Available data start

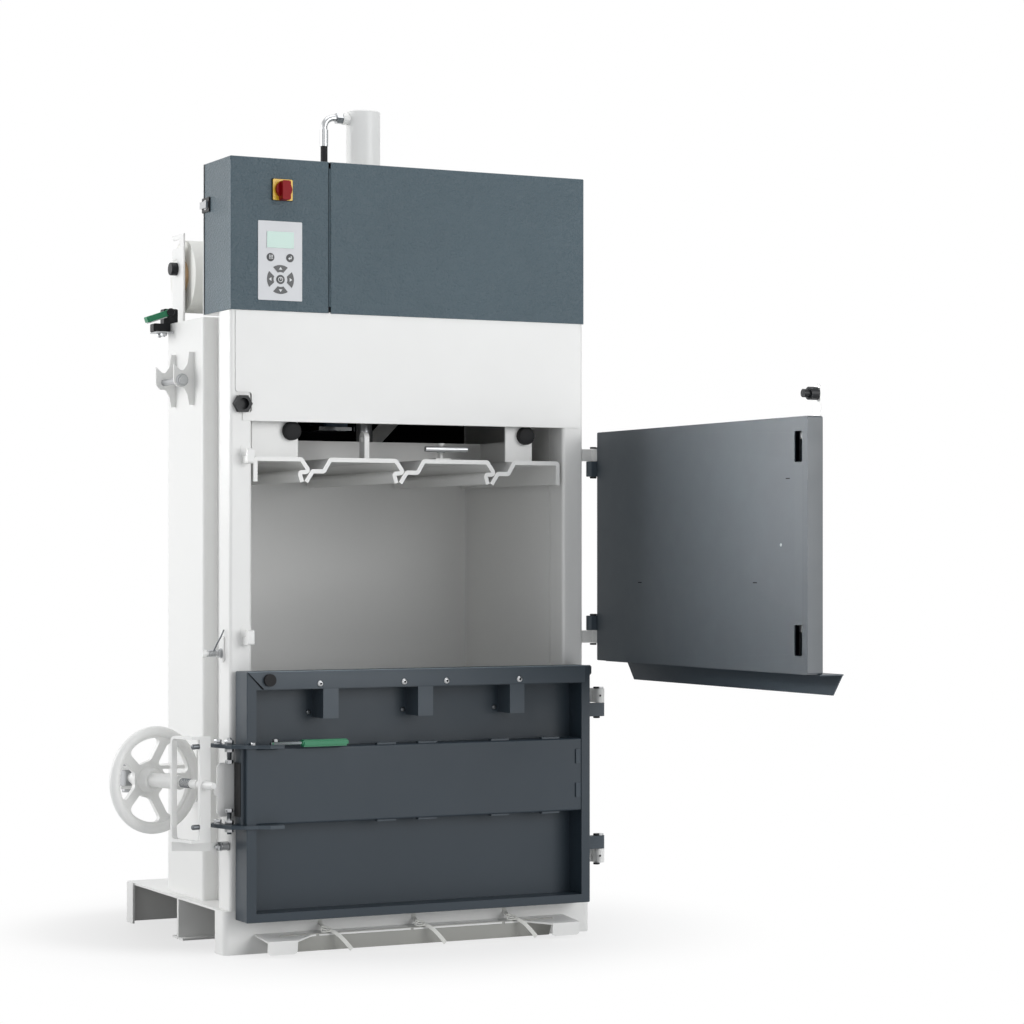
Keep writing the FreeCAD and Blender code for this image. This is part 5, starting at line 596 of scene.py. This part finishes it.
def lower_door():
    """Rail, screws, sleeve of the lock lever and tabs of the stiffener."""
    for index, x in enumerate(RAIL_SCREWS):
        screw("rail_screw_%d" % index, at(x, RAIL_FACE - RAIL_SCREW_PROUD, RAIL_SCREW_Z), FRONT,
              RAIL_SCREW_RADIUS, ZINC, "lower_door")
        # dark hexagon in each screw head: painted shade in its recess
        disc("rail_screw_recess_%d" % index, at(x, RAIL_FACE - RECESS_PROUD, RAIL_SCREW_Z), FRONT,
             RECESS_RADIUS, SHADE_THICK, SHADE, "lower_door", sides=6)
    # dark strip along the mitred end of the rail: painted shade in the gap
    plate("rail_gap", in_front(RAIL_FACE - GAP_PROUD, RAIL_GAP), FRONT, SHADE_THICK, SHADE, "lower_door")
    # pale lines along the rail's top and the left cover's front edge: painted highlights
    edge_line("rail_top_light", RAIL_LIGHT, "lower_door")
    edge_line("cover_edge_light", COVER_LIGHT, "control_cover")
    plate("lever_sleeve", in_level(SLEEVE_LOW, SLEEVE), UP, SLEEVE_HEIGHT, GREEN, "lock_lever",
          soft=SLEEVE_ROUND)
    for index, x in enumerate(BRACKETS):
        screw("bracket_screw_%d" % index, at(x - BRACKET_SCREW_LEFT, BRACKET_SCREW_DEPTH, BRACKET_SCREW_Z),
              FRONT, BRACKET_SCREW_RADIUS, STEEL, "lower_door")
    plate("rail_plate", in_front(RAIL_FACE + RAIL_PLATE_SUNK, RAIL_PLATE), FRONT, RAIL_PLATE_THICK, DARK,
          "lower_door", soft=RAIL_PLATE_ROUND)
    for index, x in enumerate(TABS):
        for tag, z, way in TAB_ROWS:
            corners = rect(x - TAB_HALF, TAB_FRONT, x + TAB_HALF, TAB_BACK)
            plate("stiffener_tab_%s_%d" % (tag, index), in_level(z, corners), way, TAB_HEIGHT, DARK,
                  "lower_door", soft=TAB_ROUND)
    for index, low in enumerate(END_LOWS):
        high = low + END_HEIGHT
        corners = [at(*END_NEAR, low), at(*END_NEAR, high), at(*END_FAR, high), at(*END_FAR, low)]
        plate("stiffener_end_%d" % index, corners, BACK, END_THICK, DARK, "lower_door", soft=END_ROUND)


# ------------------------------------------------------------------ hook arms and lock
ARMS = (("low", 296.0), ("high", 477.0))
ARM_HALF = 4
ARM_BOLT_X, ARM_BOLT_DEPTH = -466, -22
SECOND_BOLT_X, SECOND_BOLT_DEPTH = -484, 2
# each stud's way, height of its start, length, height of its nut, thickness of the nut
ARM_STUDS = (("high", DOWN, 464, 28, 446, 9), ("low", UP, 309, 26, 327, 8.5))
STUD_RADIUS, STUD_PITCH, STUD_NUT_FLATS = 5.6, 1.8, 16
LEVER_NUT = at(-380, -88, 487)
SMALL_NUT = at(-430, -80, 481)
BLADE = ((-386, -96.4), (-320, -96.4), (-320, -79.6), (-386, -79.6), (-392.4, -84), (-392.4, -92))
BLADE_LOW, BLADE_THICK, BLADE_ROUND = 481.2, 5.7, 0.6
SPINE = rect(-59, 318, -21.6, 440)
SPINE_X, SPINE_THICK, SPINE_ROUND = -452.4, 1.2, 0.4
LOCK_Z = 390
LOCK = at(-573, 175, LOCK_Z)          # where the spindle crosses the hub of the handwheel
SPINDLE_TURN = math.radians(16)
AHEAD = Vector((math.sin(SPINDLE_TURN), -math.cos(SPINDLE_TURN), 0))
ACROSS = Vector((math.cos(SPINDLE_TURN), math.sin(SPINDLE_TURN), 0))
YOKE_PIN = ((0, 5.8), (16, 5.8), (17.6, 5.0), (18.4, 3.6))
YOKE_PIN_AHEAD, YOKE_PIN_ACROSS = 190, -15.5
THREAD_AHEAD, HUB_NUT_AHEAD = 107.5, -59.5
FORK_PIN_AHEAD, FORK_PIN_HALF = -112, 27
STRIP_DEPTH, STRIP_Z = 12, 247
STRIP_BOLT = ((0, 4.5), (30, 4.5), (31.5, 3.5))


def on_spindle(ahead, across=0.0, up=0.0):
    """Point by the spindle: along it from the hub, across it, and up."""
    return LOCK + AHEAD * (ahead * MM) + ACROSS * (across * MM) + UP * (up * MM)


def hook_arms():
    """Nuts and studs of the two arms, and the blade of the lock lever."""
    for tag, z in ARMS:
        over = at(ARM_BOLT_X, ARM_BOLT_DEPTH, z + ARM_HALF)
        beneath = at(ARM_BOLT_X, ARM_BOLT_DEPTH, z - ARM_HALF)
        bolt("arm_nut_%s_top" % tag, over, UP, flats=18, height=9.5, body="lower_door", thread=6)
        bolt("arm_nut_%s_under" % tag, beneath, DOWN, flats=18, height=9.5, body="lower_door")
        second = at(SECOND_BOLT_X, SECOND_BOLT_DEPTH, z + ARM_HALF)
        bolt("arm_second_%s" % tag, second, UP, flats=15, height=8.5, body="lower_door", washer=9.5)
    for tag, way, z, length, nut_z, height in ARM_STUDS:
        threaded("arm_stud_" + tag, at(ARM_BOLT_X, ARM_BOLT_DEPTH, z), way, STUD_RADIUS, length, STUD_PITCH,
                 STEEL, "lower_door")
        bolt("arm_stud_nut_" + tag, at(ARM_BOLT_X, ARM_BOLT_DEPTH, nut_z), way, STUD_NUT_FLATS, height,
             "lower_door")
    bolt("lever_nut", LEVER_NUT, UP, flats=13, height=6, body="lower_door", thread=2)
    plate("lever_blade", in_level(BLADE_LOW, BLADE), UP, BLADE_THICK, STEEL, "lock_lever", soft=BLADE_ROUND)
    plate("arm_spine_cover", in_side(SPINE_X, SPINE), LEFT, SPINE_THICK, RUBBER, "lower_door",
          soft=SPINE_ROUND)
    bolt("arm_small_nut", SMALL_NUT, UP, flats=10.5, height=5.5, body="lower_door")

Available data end

:: Exercise goal ::
Once more, set down the full listing, verbatim.

:: Final result ::
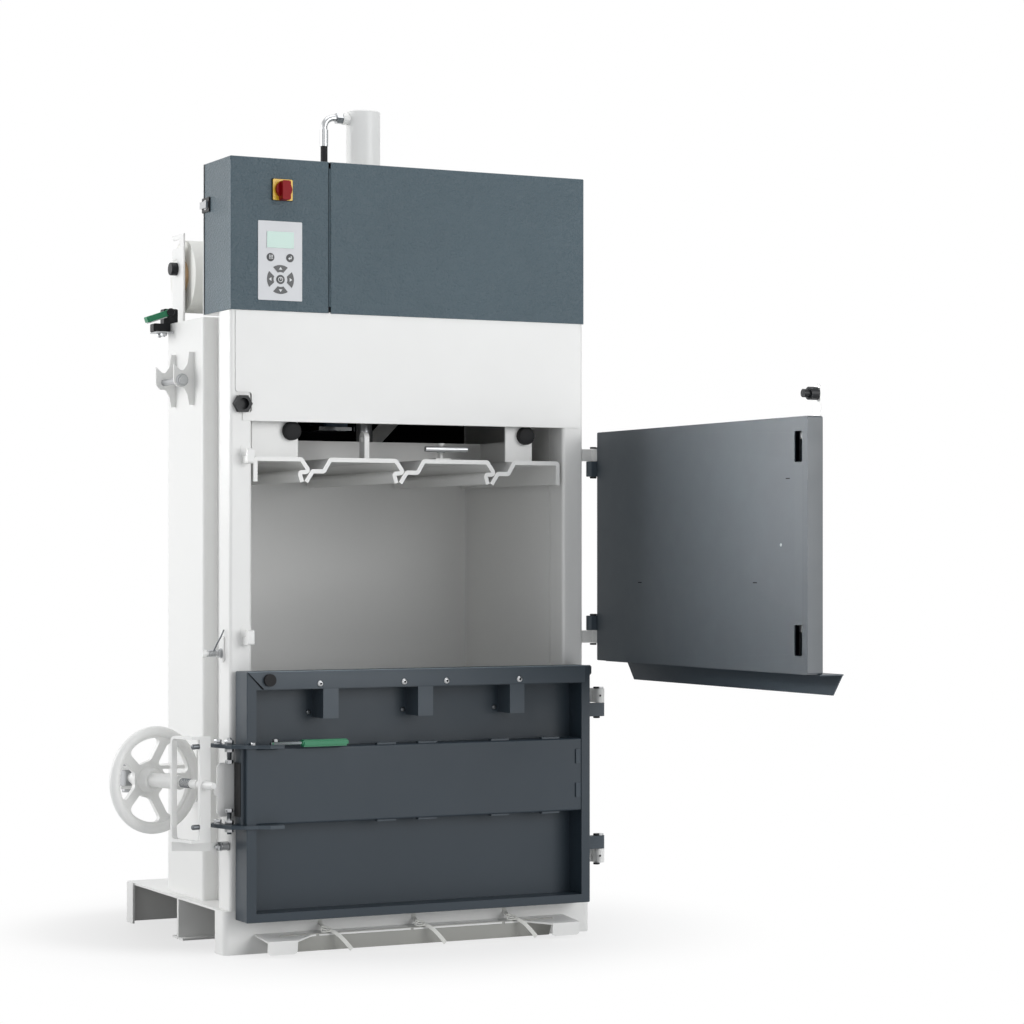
Keep writing the FreeCAD and Blender code for this image. This is part 5, starting at line 596 of scene.py. This part finishes it.
def lower_door():
    """Rail, screws, sleeve of the lock lever and tabs of the stiffener."""
    for index, x in enumerate(RAIL_SCREWS):
        screw("rail_screw_%d" % index, at(x, RAIL_FACE - RAIL_SCREW_PROUD, RAIL_SCREW_Z), FRONT,
              RAIL_SCREW_RADIUS, ZINC, "lower_door")
        # dark hexagon in each screw head: painted shade in its recess
        disc("rail_screw_recess_%d" % index, at(x, RAIL_FACE - RECESS_PROUD, RAIL_SCREW_Z), FRONT,
             RECESS_RADIUS, SHADE_THICK, SHADE, "lower_door", sides=6)
    # dark strip along the mitred end of the rail: painted shade in the gap
    plate("rail_gap", in_front(RAIL_FACE - GAP_PROUD, RAIL_GAP), FRONT, SHADE_THICK, SHADE, "lower_door")
    # pale lines along the rail's top and the left cover's front edge: painted highlights
    edge_line("rail_top_light", RAIL_LIGHT, "lower_door")
    edge_line("cover_edge_light", COVER_LIGHT, "control_cover")
    plate("lever_sleeve", in_level(SLEEVE_LOW, SLEEVE), UP, SLEEVE_HEIGHT, GREEN, "lock_lever",
          soft=SLEEVE_ROUND)
    for index, x in enumerate(BRACKETS):
        screw("bracket_screw_%d" % index, at(x - BRACKET_SCREW_LEFT, BRACKET_SCREW_DEPTH, BRACKET_SCREW_Z),
              FRONT, BRACKET_SCREW_RADIUS, STEEL, "lower_door")
    plate("rail_plate", in_front(RAIL_FACE + RAIL_PLATE_SUNK, RAIL_PLATE), FRONT, RAIL_PLATE_THICK, DARK,
          "lower_door", soft=RAIL_PLATE_ROUND)
    for index, x in enumerate(TABS):
        for tag, z, way in TAB_ROWS:
            corners = rect(x - TAB_HALF, TAB_FRONT, x + TAB_HALF, TAB_BACK)
            plate("stiffener_tab_%s_%d" % (tag, index), in_level(z, corners), way, TAB_HEIGHT, DARK,
                  "lower_door", soft=TAB_ROUND)
    for index, low in enumerate(END_LOWS):
        high = low + END_HEIGHT
        corners = [at(*END_NEAR, low), at(*END_NEAR, high), at(*END_FAR, high), at(*END_FAR, low)]
        plate("stiffener_end_%d" % index, corners, BACK, END_THICK, DARK, "lower_door", soft=END_ROUND)


# ------------------------------------------------------------------ hook arms and lock
ARMS = (("low", 296.0), ("high", 477.0))
ARM_HALF = 4
ARM_BOLT_X, ARM_BOLT_DEPTH = -466, -22
SECOND_BOLT_X, SECOND_BOLT_DEPTH = -484, 2
# each stud's way, height of its start, length, height of its nut, thickness of the nut
ARM_STUDS = (("high", DOWN, 464, 28, 446, 9), ("low", UP, 309, 26, 327, 8.5))
STUD_RADIUS, STUD_PITCH, STUD_NUT_FLATS = 5.6, 1.8, 16
LEVER_NUT = at(-380, -88, 487)
SMALL_NUT = at(-430, -80, 481)
BLADE = ((-386, -96.4), (-320, -96.4), (-320, -79.6), (-386, -79.6), (-392.4, -84), (-392.4, -92))
BLADE_LOW, BLADE_THICK, BLADE_ROUND = 481.2, 5.7, 0.6
SPINE = rect(-59, 318, -21.6, 440)
SPINE_X, SPINE_THICK, SPINE_ROUND = -452.4, 1.2, 0.4
LOCK_Z = 390
LOCK = at(-573, 175, LOCK_Z)          # where the spindle crosses the hub of the handwheel
SPINDLE_TURN = math.radians(16)
AHEAD = Vector((math.sin(SPINDLE_TURN), -math.cos(SPINDLE_TURN), 0))
ACROSS = Vector((math.cos(SPINDLE_TURN), math.sin(SPINDLE_TURN), 0))
YOKE_PIN = ((0, 5.8), (16, 5.8), (17.6, 5.0), (18.4, 3.6))
YOKE_PIN_AHEAD, YOKE_PIN_ACROSS = 190, -15.5
THREAD_AHEAD, HUB_NUT_AHEAD = 107.5, -59.5
FORK_PIN_AHEAD, FORK_PIN_HALF = -112, 27
STRIP_DEPTH, STRIP_Z = 12, 247
STRIP_BOLT = ((0, 4.5), (30, 4.5), (31.5, 3.5))


def on_spindle(ahead, across=0.0, up=0.0):
    """Point by the spindle: along it from the hub, across it, and up."""
    return LOCK + AHEAD * (ahead * MM) + ACROSS * (across * MM) + UP * (up * MM)


def hook_arms():
    """Nuts and studs of the two arms, and the blade of the lock lever."""
    for tag, z in ARMS:
        over = at(ARM_BOLT_X, ARM_BOLT_DEPTH, z + ARM_HALF)
        beneath = at(ARM_BOLT_X, ARM_BOLT_DEPTH, z - ARM_HALF)
        bolt("arm_nut_%s_top" % tag, over, UP, flats=18, height=9.5, body="lower_door", thread=6)
        bolt("arm_nut_%s_under" % tag, beneath, DOWN, flats=18, height=9.5, body="lower_door")
        second = at(SECOND_BOLT_X, SECOND_BOLT_DEPTH, z + ARM_HALF)
        bolt("arm_second_%s" % tag, second, UP, flats=15, height=8.5, body="lower_door", washer=9.5)
    for tag, way, z, length, nut_z, height in ARM_STUDS:
        threaded("arm_stud_" + tag, at(ARM_BOLT_X, ARM_BOLT_DEPTH, z), way, STUD_RADIUS, length, STUD_PITCH,
                 STEEL, "lower_door")
        bolt("arm_stud_nut_" + tag, at(ARM_BOLT_X, ARM_BOLT_DEPTH, nut_z), way, STUD_NUT_FLATS, height,
             "lower_door")
    bolt("lever_nut", LEVER_NUT, UP, flats=13, height=6, body="lower_door", thread=2)
    plate("lever_blade", in_level(BLADE_LOW, BLADE), UP, BLADE_THICK, STEEL, "lock_lever", soft=BLADE_ROUND)
    plate("arm_spine_cover", in_side(SPINE_X, SPINE), LEFT, SPINE_THICK, RUBBER, "lower_door",
          soft=SPINE_ROUND)
    bolt("arm_small_nut", SMALL_NUT, UP, flats=10.5, height=5.5, body="lower_door")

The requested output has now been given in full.